[Parts and joints as JSON]
::::

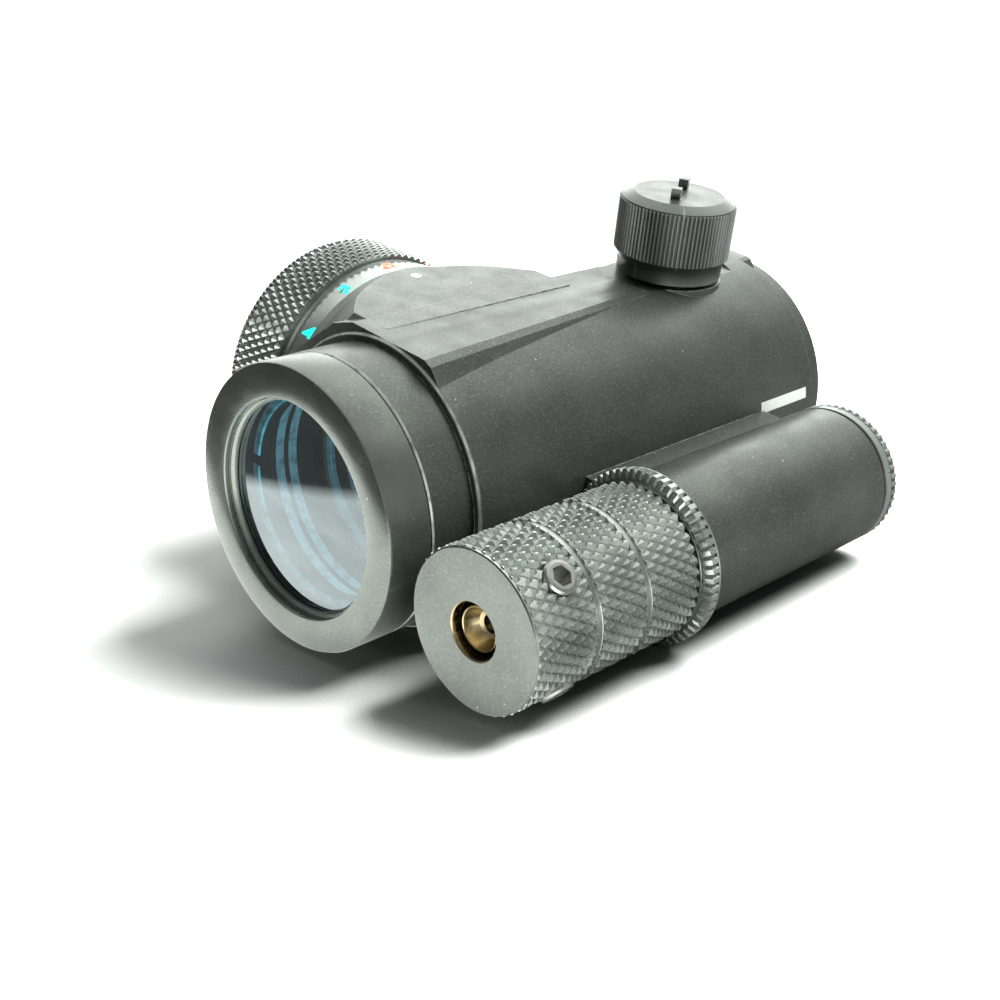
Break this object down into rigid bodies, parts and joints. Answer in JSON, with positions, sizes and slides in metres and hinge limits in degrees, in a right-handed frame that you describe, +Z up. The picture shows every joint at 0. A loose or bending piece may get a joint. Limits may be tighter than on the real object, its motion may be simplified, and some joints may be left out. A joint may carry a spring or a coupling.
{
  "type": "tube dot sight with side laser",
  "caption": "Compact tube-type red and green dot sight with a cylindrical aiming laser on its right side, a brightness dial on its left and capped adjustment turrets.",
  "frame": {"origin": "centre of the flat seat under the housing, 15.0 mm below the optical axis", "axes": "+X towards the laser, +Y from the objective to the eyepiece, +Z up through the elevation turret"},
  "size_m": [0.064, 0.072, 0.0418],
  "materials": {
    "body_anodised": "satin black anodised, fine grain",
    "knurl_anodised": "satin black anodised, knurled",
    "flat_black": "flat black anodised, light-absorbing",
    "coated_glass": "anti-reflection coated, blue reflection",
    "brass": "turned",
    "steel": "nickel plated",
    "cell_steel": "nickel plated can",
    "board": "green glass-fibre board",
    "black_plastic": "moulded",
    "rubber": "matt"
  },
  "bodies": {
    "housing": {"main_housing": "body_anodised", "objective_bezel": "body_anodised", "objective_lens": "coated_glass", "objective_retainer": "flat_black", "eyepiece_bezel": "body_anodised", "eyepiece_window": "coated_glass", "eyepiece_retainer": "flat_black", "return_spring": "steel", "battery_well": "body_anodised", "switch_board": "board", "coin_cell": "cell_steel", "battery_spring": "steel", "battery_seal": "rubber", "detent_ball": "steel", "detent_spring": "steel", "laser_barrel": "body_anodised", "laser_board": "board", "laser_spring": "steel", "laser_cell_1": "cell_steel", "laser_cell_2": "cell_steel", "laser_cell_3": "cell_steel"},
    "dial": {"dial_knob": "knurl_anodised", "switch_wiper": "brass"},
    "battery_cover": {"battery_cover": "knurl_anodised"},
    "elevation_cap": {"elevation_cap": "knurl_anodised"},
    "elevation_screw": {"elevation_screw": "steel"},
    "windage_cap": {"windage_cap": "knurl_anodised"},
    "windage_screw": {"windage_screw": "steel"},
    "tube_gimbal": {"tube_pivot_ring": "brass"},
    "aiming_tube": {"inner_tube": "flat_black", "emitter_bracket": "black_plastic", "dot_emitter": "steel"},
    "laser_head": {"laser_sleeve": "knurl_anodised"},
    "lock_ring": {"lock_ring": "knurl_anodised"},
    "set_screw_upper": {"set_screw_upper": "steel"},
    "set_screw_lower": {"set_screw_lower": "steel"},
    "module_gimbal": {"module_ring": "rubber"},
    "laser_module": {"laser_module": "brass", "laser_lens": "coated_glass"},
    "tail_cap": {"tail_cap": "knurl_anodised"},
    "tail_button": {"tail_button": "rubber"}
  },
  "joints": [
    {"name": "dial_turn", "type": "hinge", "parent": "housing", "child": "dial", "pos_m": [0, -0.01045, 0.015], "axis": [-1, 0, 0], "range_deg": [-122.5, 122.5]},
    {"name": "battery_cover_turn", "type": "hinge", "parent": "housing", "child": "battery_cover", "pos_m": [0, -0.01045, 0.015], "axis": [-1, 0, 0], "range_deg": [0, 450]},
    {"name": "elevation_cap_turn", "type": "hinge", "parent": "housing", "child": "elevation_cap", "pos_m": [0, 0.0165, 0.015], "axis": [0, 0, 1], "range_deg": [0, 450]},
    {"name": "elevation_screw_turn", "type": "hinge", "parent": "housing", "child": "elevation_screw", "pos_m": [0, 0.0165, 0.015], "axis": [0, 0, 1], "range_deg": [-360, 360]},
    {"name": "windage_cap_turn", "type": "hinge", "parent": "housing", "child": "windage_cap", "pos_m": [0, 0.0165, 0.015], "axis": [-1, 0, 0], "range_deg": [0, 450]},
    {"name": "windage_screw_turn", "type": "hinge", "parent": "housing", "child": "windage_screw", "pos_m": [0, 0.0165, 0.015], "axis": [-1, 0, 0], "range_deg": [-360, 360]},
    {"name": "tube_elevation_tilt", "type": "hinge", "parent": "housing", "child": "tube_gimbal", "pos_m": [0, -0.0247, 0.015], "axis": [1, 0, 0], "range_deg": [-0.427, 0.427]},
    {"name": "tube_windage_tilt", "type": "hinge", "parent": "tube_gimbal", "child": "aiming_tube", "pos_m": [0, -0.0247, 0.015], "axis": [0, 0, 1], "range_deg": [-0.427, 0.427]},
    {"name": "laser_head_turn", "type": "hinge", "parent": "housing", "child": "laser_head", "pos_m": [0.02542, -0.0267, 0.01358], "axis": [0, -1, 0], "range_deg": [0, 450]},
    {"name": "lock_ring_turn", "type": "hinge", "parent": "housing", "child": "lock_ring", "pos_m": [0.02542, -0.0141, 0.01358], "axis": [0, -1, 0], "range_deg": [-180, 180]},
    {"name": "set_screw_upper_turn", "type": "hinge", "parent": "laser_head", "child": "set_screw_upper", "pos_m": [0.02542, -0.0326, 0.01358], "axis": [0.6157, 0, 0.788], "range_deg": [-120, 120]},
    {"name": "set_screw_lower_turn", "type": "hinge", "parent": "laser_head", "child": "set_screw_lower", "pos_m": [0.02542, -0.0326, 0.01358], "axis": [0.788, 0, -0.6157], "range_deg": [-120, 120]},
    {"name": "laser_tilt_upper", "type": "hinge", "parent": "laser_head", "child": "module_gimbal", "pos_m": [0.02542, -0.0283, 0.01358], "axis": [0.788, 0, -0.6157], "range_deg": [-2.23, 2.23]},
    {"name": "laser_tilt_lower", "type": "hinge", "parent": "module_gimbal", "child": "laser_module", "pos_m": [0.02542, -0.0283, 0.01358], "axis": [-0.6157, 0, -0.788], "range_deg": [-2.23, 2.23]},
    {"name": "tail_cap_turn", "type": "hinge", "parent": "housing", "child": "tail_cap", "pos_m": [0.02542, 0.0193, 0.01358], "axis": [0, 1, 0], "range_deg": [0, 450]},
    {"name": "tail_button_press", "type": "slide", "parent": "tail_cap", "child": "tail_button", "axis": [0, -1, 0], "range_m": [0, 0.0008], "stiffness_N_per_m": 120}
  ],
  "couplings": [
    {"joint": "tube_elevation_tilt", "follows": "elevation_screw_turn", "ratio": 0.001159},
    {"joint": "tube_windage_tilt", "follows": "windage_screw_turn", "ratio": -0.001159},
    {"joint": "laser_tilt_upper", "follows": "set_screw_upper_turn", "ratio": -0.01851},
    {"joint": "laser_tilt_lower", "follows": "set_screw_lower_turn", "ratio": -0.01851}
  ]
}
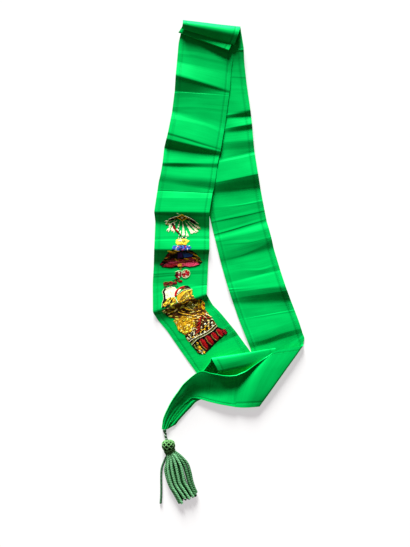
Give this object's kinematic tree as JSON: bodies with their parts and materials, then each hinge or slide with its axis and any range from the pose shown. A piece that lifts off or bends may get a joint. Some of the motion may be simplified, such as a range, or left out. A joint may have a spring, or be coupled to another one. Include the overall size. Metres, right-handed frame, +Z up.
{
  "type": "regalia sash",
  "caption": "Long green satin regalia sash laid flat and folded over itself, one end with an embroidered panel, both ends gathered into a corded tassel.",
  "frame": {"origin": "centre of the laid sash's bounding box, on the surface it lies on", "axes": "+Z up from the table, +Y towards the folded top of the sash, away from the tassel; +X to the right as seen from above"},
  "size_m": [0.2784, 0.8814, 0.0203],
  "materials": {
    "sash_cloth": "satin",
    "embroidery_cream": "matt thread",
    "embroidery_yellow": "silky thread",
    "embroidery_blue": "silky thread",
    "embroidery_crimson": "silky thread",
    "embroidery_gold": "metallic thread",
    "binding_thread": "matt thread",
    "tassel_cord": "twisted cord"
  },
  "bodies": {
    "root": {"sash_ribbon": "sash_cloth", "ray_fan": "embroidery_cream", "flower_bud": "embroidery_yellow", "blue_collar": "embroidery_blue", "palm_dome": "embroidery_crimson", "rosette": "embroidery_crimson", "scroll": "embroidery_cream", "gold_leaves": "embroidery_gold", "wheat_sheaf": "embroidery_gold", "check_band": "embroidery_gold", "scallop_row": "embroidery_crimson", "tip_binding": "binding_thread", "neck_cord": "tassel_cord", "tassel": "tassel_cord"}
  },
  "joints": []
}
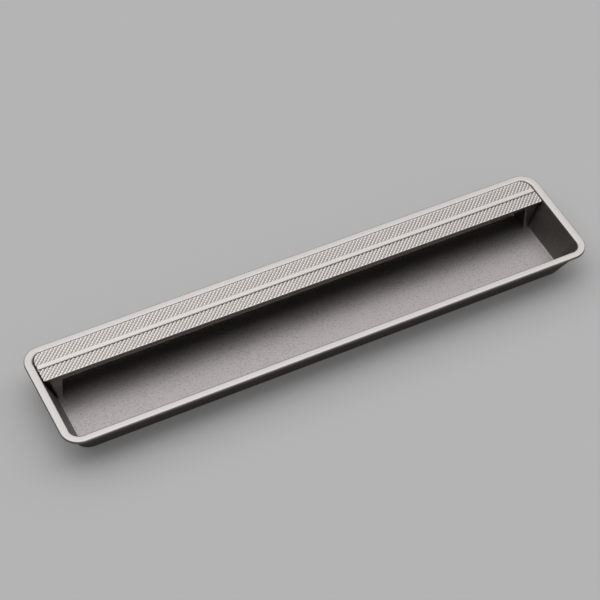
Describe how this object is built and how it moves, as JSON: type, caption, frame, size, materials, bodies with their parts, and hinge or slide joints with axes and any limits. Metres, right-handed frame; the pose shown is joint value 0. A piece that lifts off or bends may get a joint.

::::

◆ What you will do
Pull out every line of the records above that contains the word "into".

◆ Problem solution
Break this object down into rigid bodies, parts and joints. Answer in JSON, with positions, sizes and slides in metres and hinge limits in degrees, in a right-handed frame that you describe, +Z up. The picture shows every joint at 0. A loose or bending piece may get a joint. Limits may be tighter than on the real object, its motion may be simplified, and some joints may be left out. A joint may carry a spring or a coupling.
  "caption": "Long green satin regalia sash laid flat and folded over itself, one end with an embroidered panel, both ends gathered into a corded tassel.",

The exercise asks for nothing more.